In Safety-Care, the first de-escalation strategy you learn about is the Help strategy. Help is a de-escalation strategy that focuses on having the person communicate what they need or want, instead of engaging in challenging behavior. This strategy can be done by having someone make a specific request like, “I want water.” Or, you could give the person 2-3 acceptable choices and have them make a selection from the options you provided. Another way to use the Help strategy involves asking the person an open-ended question like, “How can I help you?”. All three of these options have the person use some type of communication to express a need or want.

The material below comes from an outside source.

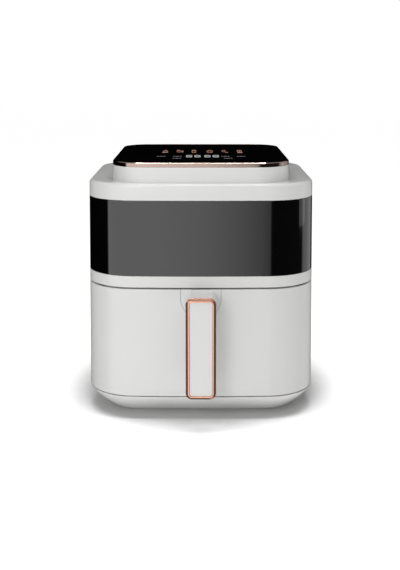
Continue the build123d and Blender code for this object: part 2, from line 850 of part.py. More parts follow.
def neck_section(y, half_width, z_low, radius):
    """Upright rounded rectangle in the XZ plane, its top at the handle's top."""
    height = handle_top_z - 1.0 - z_low
    plane = Plane(origin=(0, y, z_low + height / 2), x_dir=(1, 0, 0), z_dir=(0, -1, 0))
    return plane * RectangleRounded(2 * half_width, height, radius)


def handle_root():
    """Root let into the drawer's front, with the neck that carries the grip."""
    plug = body_form(root_bottom_z - 5, drawer_top_z) & handle_root_outline()
    plug = plug & block(-far, far, -far, front_y + 8, 0, far)
    neck = loft(
        [
            neck_section(front_y + 4, 19.5, 138.5, 9),
            neck_section(front_y - 16, 17.4, 140.5, 8),
            neck_section(grip_back_y, 17.4, 141.5, 8),
        ]
    )
    root = plug + neck
    for piece in handle_screws():
        root -= piece
    return root


def grip_outline(inset, y_low, y_high):
    """Tall rounded bar in front view, between two depths."""
    height = handle_top_z - handle_bottom_z
    outline = RectangleRounded(2 * (handle_half_width - inset), height - 2 * inset, 4.5 - inset * 0.6)
    bar = Rot(90, 0, 0) * extrude(outline, y_high - y_low)
    return Pos(0, y_high, handle_bottom_z + height / 2) * bar


trim_front_width = 4.2
trim_depth = 6.0


def handle_grip():
    """White rear shell of the grip."""
    shell = grip_outline(0, grip_front_y + trim_depth, grip_back_y)
    return fillet(shell.edges().group_by(Axis.Y)[-1], 3.0)


def handle_trim():
    """Rose-gold frame round the grip's face."""
    frame = grip_outline(0, grip_front_y, grip_front_y + trim_depth)
    frame = chamfer(frame.edges().group_by(Axis.Y)[0], 1.4)
    return frame - grip_outline(trim_front_width, grip_front_y - 1, grip_front_y + trim_depth + 1)


def handle_inlay():
    """White strip set into the frame."""
    inlay = grip_outline(trim_front_width + 0.1, grip_front_y + 0.8, grip_front_y + trim_depth)
    return fillet(inlay.edges().group_by(Axis.Y)[0], 0.8)


# ---------------------------------------------------------------- crisper plate
crisper_z = 49.0
crisper_edge = 3.0


def crisper_plate():
    """Perforated plate that lifts out of the pot."""
    width = 2 * (pot_half_width - pot_wall - crisper_edge)
    depth = pot_depth - 2 * (pot_wall + crisper_edge)
    plate = RectangleRounded(width, depth, pot_corner_radius - 5)
    holes = GridLocations(19, 19, 9, 9)
    plate -= [place * Circle(3.2) for place in holes.locations]
    plate = Pos(0, pot_centre_y, crisper_z) * extrude(plate, 1.8)
    for x, y in bumper_places:
        plate -= bumper_slot(x, y)
    return plate


def bumper_slot(x, y):
    """Cut in the plate's edge that a bumper clips into."""
    slot = block(-6, 6, -1.6, 1.6, crisper_z - 1, crisper_z + 3)
    return Pos(x, y, 0) * Rot(0, 0, math.degrees(math.atan2(y - pot_centre_y, x)) - 90) * slot


bumper_places = [
    (side_x * (pot_half_width - 20), pot_centre_y + side_y * (pot_depth / 2 - 20))
    for side_x in (-1, 1)
    for side_y in (-1, 1)
]


def crisper_bumpers():
    """Silicone feet that carry the plate above the pot's floor."""
    bumpers = []
    for x, y in bumper_places:
        angle = math.degrees(math.atan2(y - pot_centre_y, x)) - 90
        foot = block(-7.5, 7.5, -3.4, 3.4, pot_bottom_z + pot_wall + 6.0, crisper_z)
        web = block(-6, 6, -1.6, 1.6, crisper_z, crisper_z + 1.8)
        cap = block(-7.5, 7.5, -3.4, 3.4, crisper_z + 1.8, crisper_z + 5.0)
        bumpers.append(Pos(x, y, 0) * Rot(0, 0, angle) * (foot + web + cap))
    return bumpers


# ---------------------------------------------------------------- rotor
shaft_low_z, shaft_high_z = 184.0, 266.0
fan_low_z = 190.0


def motor_shaft():
    shaft = rod(0, fan_y, shaft_low_z, shaft_high_z, shaft_radius)
    return chamfer(shaft.edges().group_by(Axis.Z)[-1], 0.5)


def rotor_core():
    return tube(0, fan_y, stator_low_z, stator_high_z, rotor_radius, shaft_radius)


def convection_fan():
    """Steel fan above the heating element."""
    fan = tube(0, fan_y, fan_low_z, fan_low_z + 14, 8.0, shaft_radius)
    disc = tube(0, fan_y, fan_low_z + 12, fan_low_z + 13.2, 50.0, 7.0)
    fan += disc
    for index in range(10):
        blade = block(14, 48, -0.6, 0.6, fan_low_z + 1, fan_low_z + 12.5)
        fan += Pos(0, fan_y, 0) * Rot(0, 0, index * 36) * blade
    return fan


def fan_nut():
    """Left-hand nut that holds the fan on the shaft."""
    hexagon = extrude(RegularPolygon(6.2, 6), 5)
    nut = Pos(0, fan_y, fan_low_z - 5) * hexagon
    return nut - rod(0, fan_y, 150, 250, shaft_radius)


def cooling_fan():
    """Plastic fan on top of the motor."""
    fan = tube(0, fan_y, 254, 264, 8.0, shaft_radius)
    for index in range(7):
        blade = Pos(23, 0, 259) * Rot(32, 0, 0) * Box(32, 11, 1.4)
        fan += Pos(0, fan_y, 0) * Rot(0, 0, index * 360 / 7) * blade
    return fan


# ---------------------------------------------------------------- files
makers = [
    base_tray, rubber_feet, base_screws, lower_shell, decor_band, band_carrier, top_cover,
    panel_trim, control_glass, touch_board, display_module, rear_cover, rear_screws, cord_gland,
    gland_nut, chamber_liner, front_frame, guide_rails, drawer_catches, heat_shield, air_guide,
    heater_coil, heater_brackets, heater_guard, exhaust_duct, motor_stator, motor_bracket,
    motor_bushes, motor_screws, power_board, board_components, board_screws, heat_sink,
    terminal_block, thermal_cutout, temperature_probe, drawer_switch, switch_plunger,
    wiring_loom, drawer_front, drawer_inner_panel, drawer_gasket, pot, pot_base, pot_bracket,
    bracket_screws, handle_root, handle_grip, handle_trim, handle_inlay, handle_screws,
    crisper_plate, crisper_bumpers, motor_shaft, rotor_core, convection_fan, fan_nut, cooling_fan,
]

os.makedirs("parts", exist_ok=True)
for maker in makers:
    made = maker()
    pieces = made if isinstance(made, list) else [made]
    solids = [solid for piece in pieces for solid in piece.solids()]
    node = Compound(children=solids)
    node.label = maker.__name__
    export_step(node, f"parts/{maker.__name__}.step")
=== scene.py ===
import json
import math

import bmesh
import bpy
from mathutils import Euler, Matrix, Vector


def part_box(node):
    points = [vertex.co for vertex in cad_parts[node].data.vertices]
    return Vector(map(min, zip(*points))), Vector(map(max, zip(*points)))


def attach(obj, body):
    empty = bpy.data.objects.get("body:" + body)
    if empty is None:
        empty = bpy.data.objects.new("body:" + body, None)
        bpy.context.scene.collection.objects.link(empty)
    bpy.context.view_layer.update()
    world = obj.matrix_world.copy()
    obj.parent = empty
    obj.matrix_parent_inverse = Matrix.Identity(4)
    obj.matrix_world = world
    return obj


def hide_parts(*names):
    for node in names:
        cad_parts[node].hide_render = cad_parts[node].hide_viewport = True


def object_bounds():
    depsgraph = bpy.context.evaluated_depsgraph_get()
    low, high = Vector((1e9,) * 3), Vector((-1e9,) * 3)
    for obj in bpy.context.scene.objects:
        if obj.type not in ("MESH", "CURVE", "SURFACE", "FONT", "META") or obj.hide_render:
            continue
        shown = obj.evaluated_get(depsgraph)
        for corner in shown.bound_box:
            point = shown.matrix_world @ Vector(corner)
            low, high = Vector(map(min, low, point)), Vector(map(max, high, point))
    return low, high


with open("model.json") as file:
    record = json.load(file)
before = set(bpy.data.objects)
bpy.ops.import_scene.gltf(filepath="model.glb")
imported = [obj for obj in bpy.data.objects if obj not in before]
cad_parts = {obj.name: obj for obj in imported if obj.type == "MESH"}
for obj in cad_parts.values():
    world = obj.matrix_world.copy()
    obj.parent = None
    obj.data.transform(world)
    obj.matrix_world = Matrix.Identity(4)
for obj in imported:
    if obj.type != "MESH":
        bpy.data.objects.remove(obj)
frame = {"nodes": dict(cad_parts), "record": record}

cad_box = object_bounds()
MM = 0.001

# ------------------------------------------------ sizes in millimetres, most of them from the frame
def limits(node):
    """Lowest and highest corner of a CAD node, in millimetres."""
    low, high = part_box(node)
    return low / MM, high / MM


band_low, band_high = limits("decor_band")
cover_low = limits("top_cover")[0]
shell_low, shell_high = limits("lower_shell")
tray_low = limits("base_tray")[0]
front_low, front_high = limits("drawer_front")
trim_low, trim_high = limits("panel_trim")
glass_low, glass_high = limits("control_glass")
rear_low, rear_high = limits("rear_cover")
grip_low, grip_high = limits("handle_grip")
frame_low, frame_high = limits("handle_trim")
root_low, root_high = limits("handle_root")
liner_low, liner_high = limits("chamber_liner")

# The body's outline: corner radius, radius of the bowed front, wall and draft.
CORNER = 60.0
CROWN = 1900.0
WALL = 2.6
DRAFT = math.tan(math.radians(0.5))

# The flared base, the shoulder and the ring over the drawer.
BASE_INSET = 25.4
BASE_CURVE = 1.3
BASE_TOP = 29.0
SHOULDER_TOP = 292.5
SHOULDER_ROUND = 4.5
RING_BOTTOM = 166.4

# The body's limits, and the collar's outline just outside the panel's frame.
BODY_HALF = band_high.x
BODY_FRONT = band_low.y
BODY_BACK = band_high.y
REFERENCE_Z = band_low.z
COLLAR_HALF = trim_high.x + 0.3
COLLAR_FRONT = trim_low.y - 0.3
COLLAR_BACK = trim_high.y + 0.3
COLLAR_FRONT_ROUND = 42.0
COLLAR_REAR_ROUND = 38.0

# The drawer front's rear edge and the U-shaped seam round the handle's root.
CAP_EDGE = front_high.y
U_HALF = root_high.x
U_CENTRE_Z = root_low.z + U_HALF
U_TOP = U_CENTRE_Z + 60.0

# Well outside the object on every side, for cutters that only need to reach past it.
FAR = 200.0


def flare(z):
    """How far the tapered body stands outside its reference outline at a height."""
    return (REFERENCE_Z - z) * DRAFT


# ---------------------------------------------------------------- sections swept round an outline
def quiet():
    """Leaves edit mode and deselects everything."""
    if bpy.context.object and bpy.context.object.mode != "OBJECT":
        bpy.ops.object.mode_set(mode="OBJECT")
    bpy.ops.object.select_all(action="DESELECT")


def begin(name):
    """Opens an empty mesh in edit mode."""
    quiet()
    bpy.ops.mesh.primitive_plane_add(size=MM)
    piece = bpy.context.object
    piece.name = piece.data.name = name
    bpy.ops.object.mode_set(mode="EDIT")
    bpy.ops.mesh.delete(type="VERT")
    bpy.ops.mesh.select_mode(type="VERT")
    return piece


def pick(piece, test):
    """Selects the vertices whose place in millimetres passes a test, and nothing else."""
    mesh = bmesh.from_edit_mesh(piece.data)
    for vertex in mesh.verts:
        vertex.select_set(test(vertex.co / MM))
    mesh.select_flush_mode()
    bmesh.update_edit_mesh(piece.data)


def point(place):
    """A single selected vertex."""
    bpy.ops.mesh.select_all(action="DESELECT")
    bpy.ops.mesh.primitive_plane_add(size=0.1 * MM, location=Vector(place) * MM)
    bpy.ops.mesh.merge(type="CENTER")


def push(dx, dy, dz=0.0):
    """Extrudes the selection by a distance in millimetres."""
    bpy.ops.mesh.extrude_region_move(TRANSFORM_OT_translate={"value": (dx * MM, dy * MM, dz * MM)})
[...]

Therefore, you would use the Help strategy when you think the person is trying to get access to or avoid, a person, place, or thing. The exception to this would be if the person wants something that is unavailable. If you know the person wants something that is not available, then you would switch to the Prompt or Wait strategies instead. Once the person has escalated to the upper part of the staircase, the Help strategy would no longer be as effective. The reasons for this are that people are unable to communicate effectively when at the top of the staircase, providing access to something requested would result in reinforcement and you would not want to reinforce crisis behavior, and at the top of the staircase, the person is unlikely to ask for things that are available. You would also switch to the Prompt or Wait strategies if the individual becomes more agitated when you attempt to use the Help strategy.

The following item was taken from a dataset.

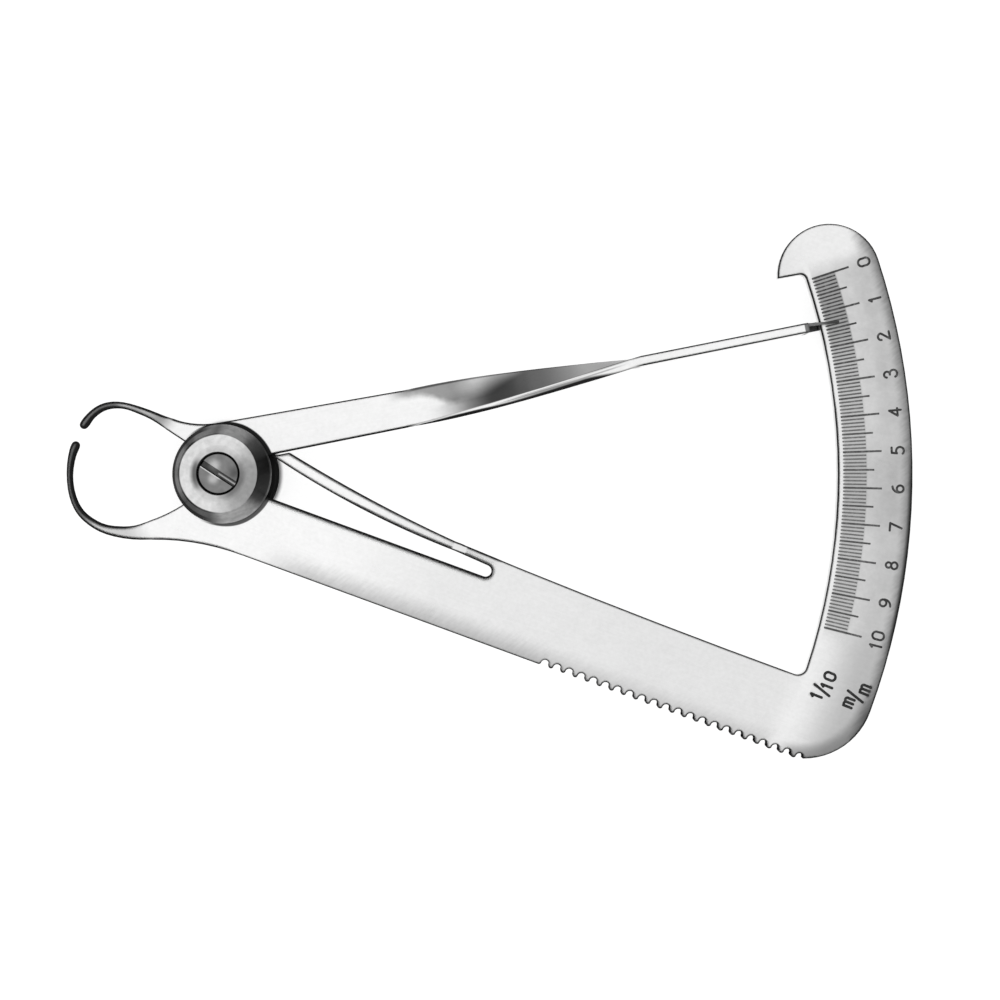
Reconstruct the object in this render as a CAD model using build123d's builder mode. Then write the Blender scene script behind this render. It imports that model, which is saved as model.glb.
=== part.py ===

While the Help strategy is all about communication, the Prompt strategy is about giving the person clear instructions to engage in safer behavior. The two types of behavior that you can prompt the person to engage in are incompatible and high-probability behavior. Behaviors are incompatible if they can’t happen at the same time, while high-probability behaviors are things the person is likely to do. Sitting is a behavior that is incompatible with pacing. Taking a deep breath, counting, or answering simple questions are all examples of high-probability behaviors. Prompts can be given verbally or nonverbally, with gestures, signs, or in writing. The Prompt strategy is the ideal place to start if the person is likely to follow directions, or if the Help strategy has not been successful, or caused the person to become more agitated.
However, if the individual is unlikely to follow prompts that are given then you would switch to the Help or Wait strategies. Conversely, if the person has become more compliant after several prompts, you may switch from the Prompt to the Help strategy to continue to guide the person down the staircase. Also, if the Prompt strategy has made the person more agitated then you should stop prompting and switch to the Wait strategy.
WAIT is an acronym that reminds us what to do during the Wait strategy, and it stands for “Why Am I Talking?”. During the Wait strategy, staff and others should not talk with, touch, or stare at the agitated individual. This strategy is often more successful if you clear the audience, move the person to a less stimulating location, or keep other staff and peers from accidentally engaging with the agitated person. While using the Wait strategy, staff should be clearing dangerous objects and substances, removing vulnerable peers, and always monitoring for the individual’s safety. Wait is a wonderful strategy to start with when you want to remove all external reinforcement, the person would benefit from being given time and space to de-escalate, nothing else is working, or the Prompt and Help strategies have made the person more agitated.
Although this strategy is a great place to start when Help and Prompt have been unsuccessful, you can’t stay in Wait forever. At some point, when the individual has shown some sign of de-escalation or taken even a small step down the staircase, then staff should attempt to switch back to using either the Help or Prompt strategies, depending on which strategy they feel would be more effective in the moment.
Knowing your individuals will make the use of all three De-Escalation strategies more effective and help give staff a better idea of when to use one strategy versus another. Help, Prompt, and Wait can all be effective and should be used in a fluent manner where staff switch from one strategy to the next, in response to the agitated individual’s behavior. Remember that there is no sequence and you should start with whichever strategy will be most effective in that moment, with that person.